- [Your instructions] Quote the full listing word for word.
───── Supplied material ─────
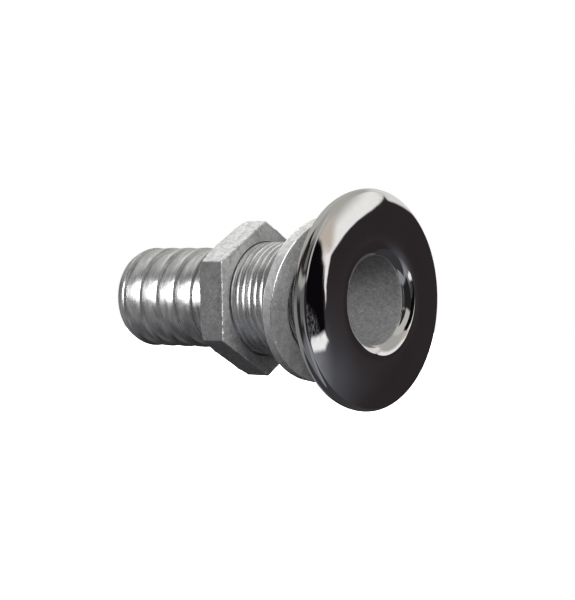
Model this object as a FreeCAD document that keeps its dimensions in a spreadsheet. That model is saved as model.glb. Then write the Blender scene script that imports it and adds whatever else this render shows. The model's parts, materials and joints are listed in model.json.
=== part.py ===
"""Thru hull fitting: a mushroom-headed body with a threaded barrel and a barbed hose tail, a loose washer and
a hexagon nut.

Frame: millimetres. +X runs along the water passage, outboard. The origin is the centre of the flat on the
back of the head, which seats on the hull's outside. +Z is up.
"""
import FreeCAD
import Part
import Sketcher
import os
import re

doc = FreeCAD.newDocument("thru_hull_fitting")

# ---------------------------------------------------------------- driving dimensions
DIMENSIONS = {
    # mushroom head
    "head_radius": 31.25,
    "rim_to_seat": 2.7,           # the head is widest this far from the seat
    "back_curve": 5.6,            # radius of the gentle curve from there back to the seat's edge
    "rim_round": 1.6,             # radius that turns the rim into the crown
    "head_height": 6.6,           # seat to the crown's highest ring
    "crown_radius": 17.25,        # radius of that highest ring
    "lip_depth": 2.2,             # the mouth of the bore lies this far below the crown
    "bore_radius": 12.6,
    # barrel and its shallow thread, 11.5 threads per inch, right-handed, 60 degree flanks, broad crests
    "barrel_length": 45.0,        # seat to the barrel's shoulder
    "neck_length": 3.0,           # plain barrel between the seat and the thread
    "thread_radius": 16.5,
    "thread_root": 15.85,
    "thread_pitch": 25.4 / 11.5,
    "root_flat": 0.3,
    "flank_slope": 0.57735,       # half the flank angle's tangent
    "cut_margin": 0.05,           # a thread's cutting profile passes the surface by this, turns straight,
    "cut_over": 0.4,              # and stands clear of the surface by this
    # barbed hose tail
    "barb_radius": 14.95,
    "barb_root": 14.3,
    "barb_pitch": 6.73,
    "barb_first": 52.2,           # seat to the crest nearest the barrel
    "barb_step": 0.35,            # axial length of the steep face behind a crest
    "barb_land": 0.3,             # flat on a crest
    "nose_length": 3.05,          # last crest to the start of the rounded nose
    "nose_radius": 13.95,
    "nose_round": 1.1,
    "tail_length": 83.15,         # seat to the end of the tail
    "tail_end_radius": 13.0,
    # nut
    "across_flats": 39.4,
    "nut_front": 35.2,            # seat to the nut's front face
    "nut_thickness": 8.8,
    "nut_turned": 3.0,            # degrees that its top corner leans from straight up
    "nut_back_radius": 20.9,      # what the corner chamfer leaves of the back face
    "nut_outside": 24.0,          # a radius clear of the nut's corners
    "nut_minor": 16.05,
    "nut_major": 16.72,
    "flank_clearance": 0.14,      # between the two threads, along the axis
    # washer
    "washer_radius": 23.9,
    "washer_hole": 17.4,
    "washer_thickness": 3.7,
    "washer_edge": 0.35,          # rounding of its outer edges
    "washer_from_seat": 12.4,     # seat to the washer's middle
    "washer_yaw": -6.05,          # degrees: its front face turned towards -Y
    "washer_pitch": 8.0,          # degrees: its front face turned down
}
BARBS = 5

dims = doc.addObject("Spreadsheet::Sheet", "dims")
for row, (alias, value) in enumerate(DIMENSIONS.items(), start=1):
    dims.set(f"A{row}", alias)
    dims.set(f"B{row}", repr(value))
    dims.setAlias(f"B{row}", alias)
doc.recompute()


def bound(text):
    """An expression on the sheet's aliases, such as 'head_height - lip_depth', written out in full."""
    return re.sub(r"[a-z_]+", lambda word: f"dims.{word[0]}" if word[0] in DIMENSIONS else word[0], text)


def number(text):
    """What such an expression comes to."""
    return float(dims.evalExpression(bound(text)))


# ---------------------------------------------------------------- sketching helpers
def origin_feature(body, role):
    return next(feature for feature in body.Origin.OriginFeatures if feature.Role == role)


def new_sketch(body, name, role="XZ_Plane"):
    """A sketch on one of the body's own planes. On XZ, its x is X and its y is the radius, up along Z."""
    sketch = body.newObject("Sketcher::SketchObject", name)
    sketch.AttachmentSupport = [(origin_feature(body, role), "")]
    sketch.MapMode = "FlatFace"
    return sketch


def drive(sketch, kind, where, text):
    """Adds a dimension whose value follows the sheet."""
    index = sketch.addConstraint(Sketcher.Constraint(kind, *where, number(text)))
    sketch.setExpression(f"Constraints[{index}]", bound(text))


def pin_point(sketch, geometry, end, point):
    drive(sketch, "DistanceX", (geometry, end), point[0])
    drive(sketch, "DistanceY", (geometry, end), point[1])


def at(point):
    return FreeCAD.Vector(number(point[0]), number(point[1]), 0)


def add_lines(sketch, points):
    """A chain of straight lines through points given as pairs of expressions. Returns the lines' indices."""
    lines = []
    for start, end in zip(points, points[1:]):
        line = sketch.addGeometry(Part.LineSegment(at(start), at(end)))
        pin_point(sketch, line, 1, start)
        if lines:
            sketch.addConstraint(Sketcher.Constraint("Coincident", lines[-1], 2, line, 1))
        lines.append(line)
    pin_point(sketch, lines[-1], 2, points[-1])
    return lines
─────
- [Written answer]
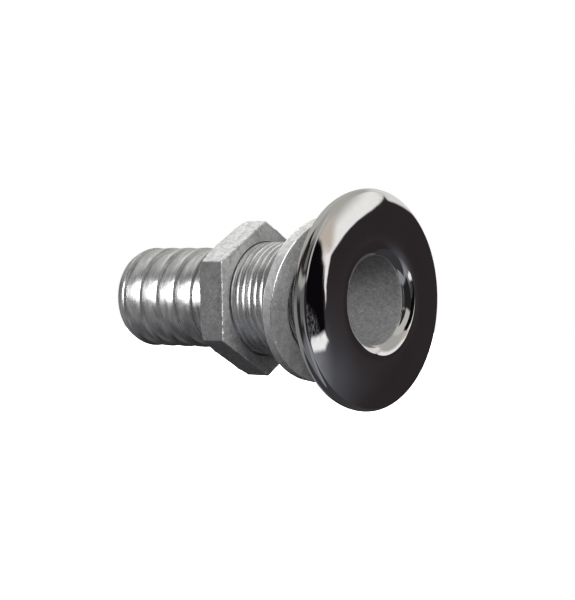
Model this object as a FreeCAD document that keeps its dimensions in a spreadsheet. That model is saved as model.glb. Then write the Blender scene script that imports it and adds whatever else this render shows. The model's parts, materials and joints are listed in model.json.
=== part.py ===
"""Thru hull fitting: a mushroom-headed body with a threaded barrel and a barbed hose tail, a loose washer and
a hexagon nut.

Frame: millimetres. +X runs along the water passage, outboard. The origin is the centre of the flat on the
back of the head, which seats on the hull's outside. +Z is up.
"""
import FreeCAD
import Part
import Sketcher
import os
import re

doc = FreeCAD.newDocument("thru_hull_fitting")

# ---------------------------------------------------------------- driving dimensions
DIMENSIONS = {
    # mushroom head
    "head_radius": 31.25,
    "rim_to_seat": 2.7,           # the head is widest this far from the seat
    "back_curve": 5.6,            # radius of the gentle curve from there back to the seat's edge
    "rim_round": 1.6,             # radius that turns the rim into the crown
    "head_height": 6.6,           # seat to the crown's highest ring
    "crown_radius": 17.25,        # radius of that highest ring
    "lip_depth": 2.2,             # the mouth of the bore lies this far below the crown
    "bore_radius": 12.6,
    # barrel and its shallow thread, 11.5 threads per inch, right-handed, 60 degree flanks, broad crests
    "barrel_length": 45.0,        # seat to the barrel's shoulder
    "neck_length": 3.0,           # plain barrel between the seat and the thread
    "thread_radius": 16.5,
    "thread_root": 15.85,
    "thread_pitch": 25.4 / 11.5,
    "root_flat": 0.3,
    "flank_slope": 0.57735,       # half the flank angle's tangent
    "cut_margin": 0.05,           # a thread's cutting profile passes the surface by this, turns straight,
    "cut_over": 0.4,              # and stands clear of the surface by this
    # barbed hose tail
    "barb_radius": 14.95,
    "barb_root": 14.3,
    "barb_pitch": 6.73,
    "barb_first": 52.2,           # seat to the crest nearest the barrel
    "barb_step": 0.35,            # axial length of the steep face behind a crest
    "barb_land": 0.3,             # flat on a crest
    "nose_length": 3.05,          # last crest to the start of the rounded nose
    "nose_radius": 13.95,
    "nose_round": 1.1,
    "tail_length": 83.15,         # seat to the end of the tail
    "tail_end_radius": 13.0,
    # nut
    "across_flats": 39.4,
    "nut_front": 35.2,            # seat to the nut's front face
    "nut_thickness": 8.8,
    "nut_turned": 3.0,            # degrees that its top corner leans from straight up
    "nut_back_radius": 20.9,      # what the corner chamfer leaves of the back face
    "nut_outside": 24.0,          # a radius clear of the nut's corners
    "nut_minor": 16.05,
    "nut_major": 16.72,
    "flank_clearance": 0.14,      # between the two threads, along the axis
    # washer
    "washer_radius": 23.9,
    "washer_hole": 17.4,
    "washer_thickness": 3.7,
    "washer_edge": 0.35,          # rounding of its outer edges
    "washer_from_seat": 12.4,     # seat to the washer's middle
    "washer_yaw": -6.05,          # degrees: its front face turned towards -Y
    "washer_pitch": 8.0,          # degrees: its front face turned down
}
BARBS = 5

dims = doc.addObject("Spreadsheet::Sheet", "dims")
for row, (alias, value) in enumerate(DIMENSIONS.items(), start=1):
    dims.set(f"A{row}", alias)
    dims.set(f"B{row}", repr(value))
    dims.setAlias(f"B{row}", alias)
doc.recompute()


def bound(text):
    """An expression on the sheet's aliases, such as 'head_height - lip_depth', written out in full."""
    return re.sub(r"[a-z_]+", lambda word: f"dims.{word[0]}" if word[0] in DIMENSIONS else word[0], text)


def number(text):
    """What such an expression comes to."""
    return float(dims.evalExpression(bound(text)))


# ---------------------------------------------------------------- sketching helpers
def origin_feature(body, role):
    return next(feature for feature in body.Origin.OriginFeatures if feature.Role == role)


def new_sketch(body, name, role="XZ_Plane"):
    """A sketch on one of the body's own planes. On XZ, its x is X and its y is the radius, up along Z."""
    sketch = body.newObject("Sketcher::SketchObject", name)
    sketch.AttachmentSupport = [(origin_feature(body, role), "")]
    sketch.MapMode = "FlatFace"
    return sketch


def drive(sketch, kind, where, text):
    """Adds a dimension whose value follows the sheet."""
    index = sketch.addConstraint(Sketcher.Constraint(kind, *where, number(text)))
    sketch.setExpression(f"Constraints[{index}]", bound(text))


def pin_point(sketch, geometry, end, point):
    drive(sketch, "DistanceX", (geometry, end), point[0])
    drive(sketch, "DistanceY", (geometry, end), point[1])


def at(point):
    return FreeCAD.Vector(number(point[0]), number(point[1]), 0)


def add_lines(sketch, points):
    """A chain of straight lines through points given as pairs of expressions. Returns the lines' indices."""
    lines = []
    for start, end in zip(points, points[1:]):
        line = sketch.addGeometry(Part.LineSegment(at(start), at(end)))
        pin_point(sketch, line, 1, start)
        if lines:
            sketch.addConstraint(Sketcher.Constraint("Coincident", lines[-1], 2, line, 1))
        lines.append(line)
    pin_point(sketch, lines[-1], 2, points[-1])
    return lines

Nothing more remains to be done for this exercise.